Our estate planning tools have been developed and refined over the course of centuries, but that does not mean there is nothing new to consider. In fact, even a carefully considered, well-drafted estate plan should be reviewed from time to time, even if you’re not sure your position has changed.
When done right, every estate plan is crafted individually to meet the specific goals of the person or family it is written for. Whenever a major event takes place — a marriage, the birth of a child, a divorce, the loss of a family member, or major financial event — you should have it rolled into your plan.
Changes in the law could also impact your estate plan, by raising new issues or by changing the effects of your existing documents. Unfortunately, the change in the law doesn’t have to be all that new for it to surprise people. The 1996 Health Insurance Portability & Accountability Act is one example of a law whose impact took many medical professionals and estate planners off guard.
The main purpose of HIPAA is to protect the privacy of patients’ health information. HIPAA’s Privacy Rule explicitly limits who can look at your medical records. Your medical data is protected regardless of whether it comes in the form of written notes or prescriptions, electronic health records or a doctor’s verbal instructions, and it cannot be released except under specific circumstances.
How does HIPAA affect estate planning?
The full implications of HIPAA were not immediately clear at first. Doctors and hospitals were concerned that HIPAA required them to deny access to patients’ immediate family members, and even their designated patient advocates, personal representatives and guardians.
A designated patient advocate is what Michigan law calls the person you choose to make healthcare decisions on your behalf should you become unable to do so yourself. (Other states use terms like healthcare proxy, medical power of attorney or living will.) A personal representative is our term for the executor of a will or the administrator of an estate.
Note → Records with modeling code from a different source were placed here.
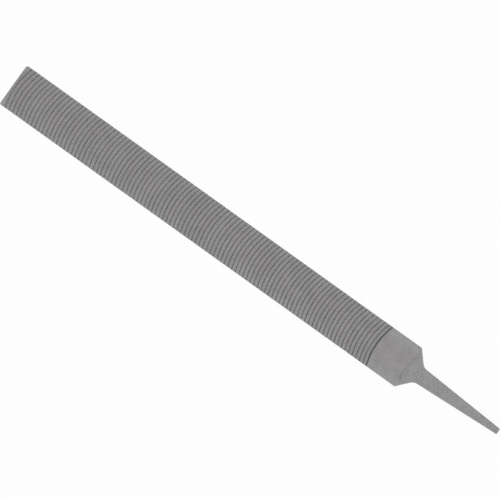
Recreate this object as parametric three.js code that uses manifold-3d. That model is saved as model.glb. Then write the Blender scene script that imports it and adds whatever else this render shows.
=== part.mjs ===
// A flat, rigid curved-tooth file with a tang, for filing aluminium and other soft metals.
// It is one bar of hardened steel: a body of even width and thickness with milled teeth on both faces,
// a bare heel, sloping shoulders and a tapering tang that a wooden handle would be driven onto.
//
// Frame: millimetres, +Z up. The file lies flat, with +X along its length towards the point and the tang at -X.
// The origin is at the centre of its length and width, on the plane that it lies on.

import * as THREE from "three";
import { mergeVertices } from "three/addons/utils/BufferGeometryUtils.js";
import Module from "manifold-3d";

// Body, measured from the point
const bodyLength = 304.8; // point to shoulders, the nominal 12 inches
const bodyWidth = 29.7;
const bodyThickness = 6.5;
const pointCornerRadius = 0.6;
const heelLength = 24; // bare faces between the last tooth and the shoulders

// Shoulders and tang
const shoulderAngle = 48.5; // degrees, from the file's length
const shoulderCornerRadius = 0.6;
const tangLength = 69.7; // shoulders to tip
const tangRootWidth = 11; // where the lines of the shoulders and the tang cross
const tangRootRadius = 6; // the hollow between shoulder and tang
const tangTipWidth = 4.1;
const tangTipThickness = 2.6;
const tangTipCornerRadius = 0.5;
const tangEdgeBreak = 0.7; // corners of the forging, taken off at 45 degrees
const shoulderEdgeBreak = 0.25;

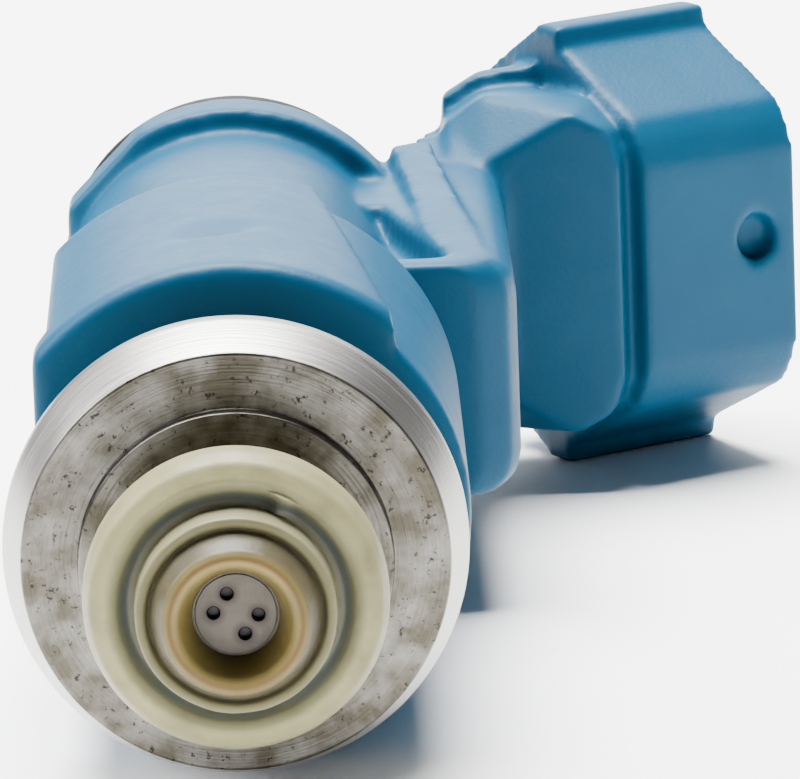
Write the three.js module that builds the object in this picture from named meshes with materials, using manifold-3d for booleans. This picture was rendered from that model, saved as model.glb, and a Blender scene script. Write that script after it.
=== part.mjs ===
// A side-connector fuel injector for a manifold, as an assembly of its separate pieces.
// The injector's axis is Y. The spray leaves towards -Y and the fuel comes in at the +Y end.
// The electrical connector stands out towards +X, and Z is across the connector's width.
// The origin is the centre of the orifice plate's outer face. All sizes are in millimetres.
import * as THREE from "three";
import { mergeVertices } from "three/addons/utils/BufferGeometryUtils.js";
import Module from "manifold-3d";

const wasm = await Module();
wasm.setup();

// ---------------------------------------------------------------- driving dimensions
const AROUND = 36; // facets round the pieces that show
const AROUND_INSIDE = 24; // facets round the small pieces inside
const FIT = 0.05; // radial or end clearance between neighbouring pieces

// stations along the axis
const FLANGE_FACE = 7.1; // steel flange's front face, which seats on the manifold
const BODY_FRONT = 13.5; // front of the overmoulded body, behind the steel flange
const SHOULDER = 29.6; // end of the coil housing
const NECK_START = 33; // where the taper behind the coil housing ends
const COLLAR_FRONT = 50.3;
const COLLAR_BACK = 53;
const INLET_END = 67;

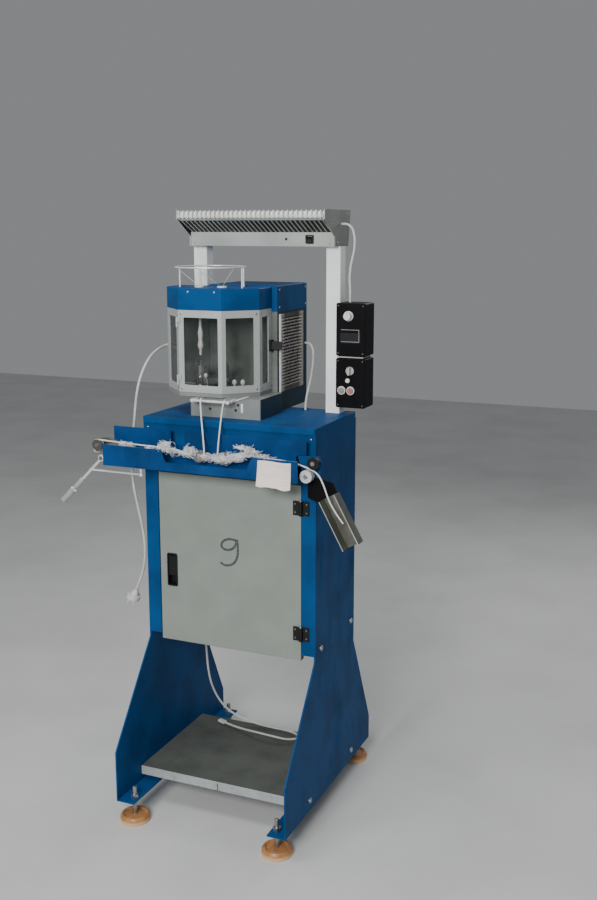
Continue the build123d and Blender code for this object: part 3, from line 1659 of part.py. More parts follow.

In Michigan, a guardian is someone who is granted the right to make financial and other decisions on another’s behalf, including decisions about healthcare. A guardian can have those rights over a minor child or an adult with a disabling condition that keeps them from being able to make those decisions on their own.
For example, medical practitioners were concerned that “springing” powers of attorney, which become legally effective only upon the incapacity of the patient, would not be legal under HIPAA. Why? Because using a springing power of attorney requires proof of the patient’s incapacity — and that proof could not be obtained without opening the patient’s medical records. They expressed the same concerns about a number of estate planning and guardianship tools.
Yet patient advocates, guardians and personal representatives are the very people who have a legitimate need to see private healthcare information. Would everyone in America need to revise their estate plans to include a HIPAA release?
Luckily, the answer is probably no. As the ABA pointed out in 2006, the strict HIPAA regulations do not require changing your estate plan. Medical data should be provided to designated patient advocates.
The effectiveness of a healthcare designation under HIPAA depends on its validity under state law. As long as your patient advocate designation or other document indeed grants full legal authority to make medical decisions, doctors and medical providers should accept it. It’s not what magic words appear on the paper — it’s whether the document has been drawn up legally and correctly that matters.